Starting in the late fourteenth century, residents of connected societies in Afro-Eurasia began the task of reconstructing both their political orders and their trading networks. (By then the plague had subsided, though it continued to afflict humans for centuries.) The rebuilding of military and civil administrations—no easy task—also required political legitimacy. Rulers needed to revive confidence in themselves and their political systems, which they did by fostering beliefs and rituals that confirmed their rights to rule, while increasing their control over their subjects.
The form that power took in most places was a political institution well known for centuries: the dynasty, a ruling family that passed control from one generation to the next. Like those of the past, new dynasties sought to establish their legitimacy in three ways. First, ruling families insisted that their power derived from a divine calling: Ming emperors in China claimed for themselves what previous dynasts had asserted—the “mandate of heaven”—while European monarchs claimed to rule by “divine right.” From their base in Anatolia, Ottoman warrior-princes asserted that they now carried the banner of Islam. In these ways, ruling households affirmed that God or the heavens intended for them to hold power. The new Safavid regime on the Iranian plateau embraced a Shiite form of governance. Second, leaders squelched squabbling among potential heirs by establishing clear rules about succession to the throne. Many European states tried to standardize succession by passing titles to the eldest male heir, but in practice there were countless complications and quarrels. In Islamic states, successors could be designated by the incumbent or elected by the community; here, too, struggles over succession were frequent. Third, ruling families elevated their power through conquest or alliance—by ordering armies to forcibly extend their domains or by marrying their royal offspring to rulers of other states or members of other elite households. Once it established legitimacy, the typical royal family would consolidate power by enacting coercive laws and punishments and sending emissaries to govern far-flung territories.
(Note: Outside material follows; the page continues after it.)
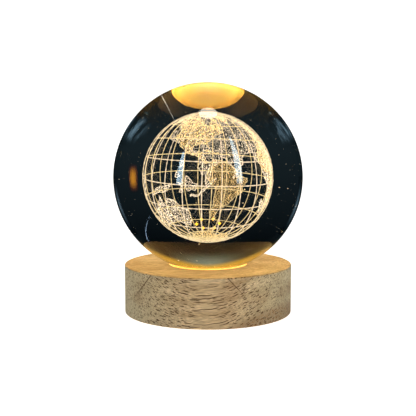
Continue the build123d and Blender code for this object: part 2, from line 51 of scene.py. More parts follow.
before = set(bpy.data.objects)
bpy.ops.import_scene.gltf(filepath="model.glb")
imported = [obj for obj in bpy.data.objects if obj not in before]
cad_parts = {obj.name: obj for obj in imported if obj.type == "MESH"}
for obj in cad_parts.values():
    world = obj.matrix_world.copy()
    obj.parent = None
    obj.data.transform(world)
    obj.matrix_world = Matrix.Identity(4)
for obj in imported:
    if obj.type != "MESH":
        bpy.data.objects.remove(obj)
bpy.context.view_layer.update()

MM = 0.001
GLASS_IOR = 1.5168
SOFT = {"interpolation_type": "SMOOTHSTEP"}  # a range with eased ends

# Places taken from the frame

ball_low, ball_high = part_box("crystal_ball")
BALL_CENTRE = np.array((ball_low + ball_high) / 2)
BALL_RADIUS = (ball_high.z - ball_low.z) / 2
BASE_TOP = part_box("wooden_base")[1].z
BOARD_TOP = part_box("led_board")[1].z
ring_low, ring_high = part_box("seat_ring")
spring_low, spring_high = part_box("switch_spring")


def nodes_named(start):
    """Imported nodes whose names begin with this, in the frame's order. There has to be one."""
    names = [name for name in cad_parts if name.startswith(start)]
    if not names:
        raise KeyError(start)
    return names


def mesh_arrays(node):
    """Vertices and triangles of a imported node, as arrays."""
    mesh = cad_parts[node].data
    mesh.calc_loop_triangles()
    points = np.empty(len(mesh.vertices) * 3, np.float32)
    mesh.vertices.foreach_get("co", points)
    corners = np.empty(len(mesh.loop_triangles) * 3, np.int32)
    mesh.loop_triangles.foreach_get("vertices", corners)
    return points.reshape(-1, 3).astype(float), corners.reshape(-1, 3)


def reach(points):
    """Distance of each point from the ball's centre."""
    return np.linalg.norm(points - BALL_CENTRE, axis=-1)


def axis_distance(points):
    """Distance of each point from the lamp's axis."""
    return np.hypot(points[..., 0], points[..., 1])


GLOBE_RADIUS = float(reach(mesh_arrays("engraved_graticule")[0]).max())
WELL_RADIUS = float(axis_distance(mesh_arrays("seat_ring")[0]).min())

# Colours, nodes and materials


def linear(hex_code):
    """An sRGB colour, written as hex, in the linear values that shaders take."""
    parts = [int(hex_code[i:i + 2], 16) / 255 for i in (1, 3, 5)]
    return tuple(p / 12.92 if p <= 0.04045 else ((p + 0.055) / 1.055) ** 2.4 for p in parts) + (1.0,)


def add(tree, kind, *inputs, **settings):
    """Add a node of a kind with its settings, and fill the sockets that these leave open, in order.

    An input is a value, an output, or a node whose first open output feeds the socket. None leaves
    a socket as it is, and a dict fills sockets by their names.
    """
    node = tree.nodes.new("ShaderNode" + kind)
    for name, value in settings.items():
        setattr(node, name, value)
    if inputs and isinstance(inputs[0], dict):
        filled = [(node.inputs[name], value) for name, value in inputs[0].items()]
    else:
        filled = zip([socket for socket in node.inputs if socket.enabled], inputs)
    for socket, value in filled:
        if isinstance(value, bpy.types.Node):
            value = next(output for output in value.outputs if output.enabled)
        if isinstance(value, bpy.types.NodeSocket):
            tree.links.new(value, socket)
        elif value is not None:
            socket.default_value = value
    return node


def new_material(name):
    """A material with an empty node tree, and the tree."""
    material = bpy.data.materials.new(name)
    material.use_nodes = True
    material.node_tree.nodes.clear()
    return material, material.node_tree


# Every piece sits at the origin, so its Object coordinates are the lamp's own, in metres. Noise lies
# mostly between 0.3 and 0.7, and how much of that a range takes in sets how hard a pattern's edges are.


def from_axis(tree, place):
    """Distance of a place from the lamp's axis."""
    x, y, _ = add(tree, "SeparateXYZ", place).outputs
    return add(tree, "VectorMath", add(tree, "CombineXYZ", x, y), operation="LENGTH")


def mottled(tree, size, first, second):
    """A colour that wanders between two hex colours, in patches of a size."""
    noise = add(tree, "TexNoise", add(tree, "TexCoord").outputs["Object"], 1 / size, 2.0)
    share = add(tree, "MapRange", noise, 0.35, 0.65, 0.0, 1.0)
    return add(tree, "Mix", share, linear(first), linear(second), data_type="RGBA")


def glowing_material(name, body, glow, size, first, second, **shader):
    """A body of one colour with a glow that wanders between two, in patches of a size."""
    material, tree = new_material(name)
    add(tree, "OutputMaterial", add(tree, "BsdfPrincipled", {
        "Base Color": linear(body), "Emission Color": mottled(tree, size, first, second),
        "Emission Strength": glow, **shader}))
    return material


def dress(material, *nodes):
    """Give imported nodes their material."""
    for node in nodes:
        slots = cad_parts[node].data.materials
        slots.clear()
        slots.append(material)


# Settings that a user may change


def length(name, description, size):
    """A length, with its default in mm."""
    return bpy.props.FloatProperty(name=name, description=description, default=size * MM, subtype="DISTANCE")


def angle(name, description, size):
    """An angle, with its default in degrees."""
    size = radians(size)
    return bpy.props.FloatProperty(name=name, description=description, default=size, subtype="ANGLE")


def plain_number(name, description, size):
    """A plain number, such as a share, a slope, a strength or a length in pixels."""
    return bpy.props.FloatProperty(name=name, description=description, default=size)


def hex_colour(name, description, code):
    """A colour, as hex."""
    return bpy.props.StringProperty(name=name, description=description + ", as hex", default=code)


# Meshes


def new_mesh(name, points, faces, material):
    """A mesh object at the origin, from arrays of points and faces."""
    mesh = bpy.data.meshes.new(name)
    mesh.from_pydata(points, [], faces)
    mesh.materials.append(material)
    piece = bpy.data.objects.new(name, mesh)
    bpy.context.scene.collection.objects.link(piece)
    return piece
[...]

It would also establish standing armies and new administrative structures to collect taxes and to oversee building projects that proclaimed royal power.
As we will see in the remainder of this chapter, the innovative state building that followed the plague’s devastating wake would not have been as successful had it not drawn on older traditions. In Europe, a cultural flourishing based largely on ancient Greek and Roman models gave rise to thinkers who proposed novel views of governance. The peoples of the Islamic world held fiercely to their religion as two successor states—the Ottoman Empire and the Safavid state—absorbed numerous Turkish-speaking groups. A third Islamic state—the Mughal Empire—drew on local traditions of religious and cultural tolerance as its rulers built a new regime in the Indian cultural area on top of the foundations of the weakened Delhi Sultanate (see Chapter 10). The Ming, having failed in their attempts to control northern Vietnam and Korea, renounced the expansionist Mongol legacy and emphasized a return to Han rulership, consolidating control of Chinese lands and concentrating on internal markets rather than overseas trade. Many of these regimes lasted for centuries, long enough to set deep roots for political institutions and cultural values that molded societies long after the Black Death.
Glossary
- Black Death
- Plague pandemic that ravaged Europe, East Asia, and North Africa in the fourteenth century, killing large numbers of people, including perhaps as much as two-thirds of the European population.
- Red Turban movement
- Diverse religious movement in China during the fourteenth century that spread the belief that the world was drawing to an end as Mongol rule was collapsing.
- dynasty
- Hereditary ruling family that passed control from one generation to the next.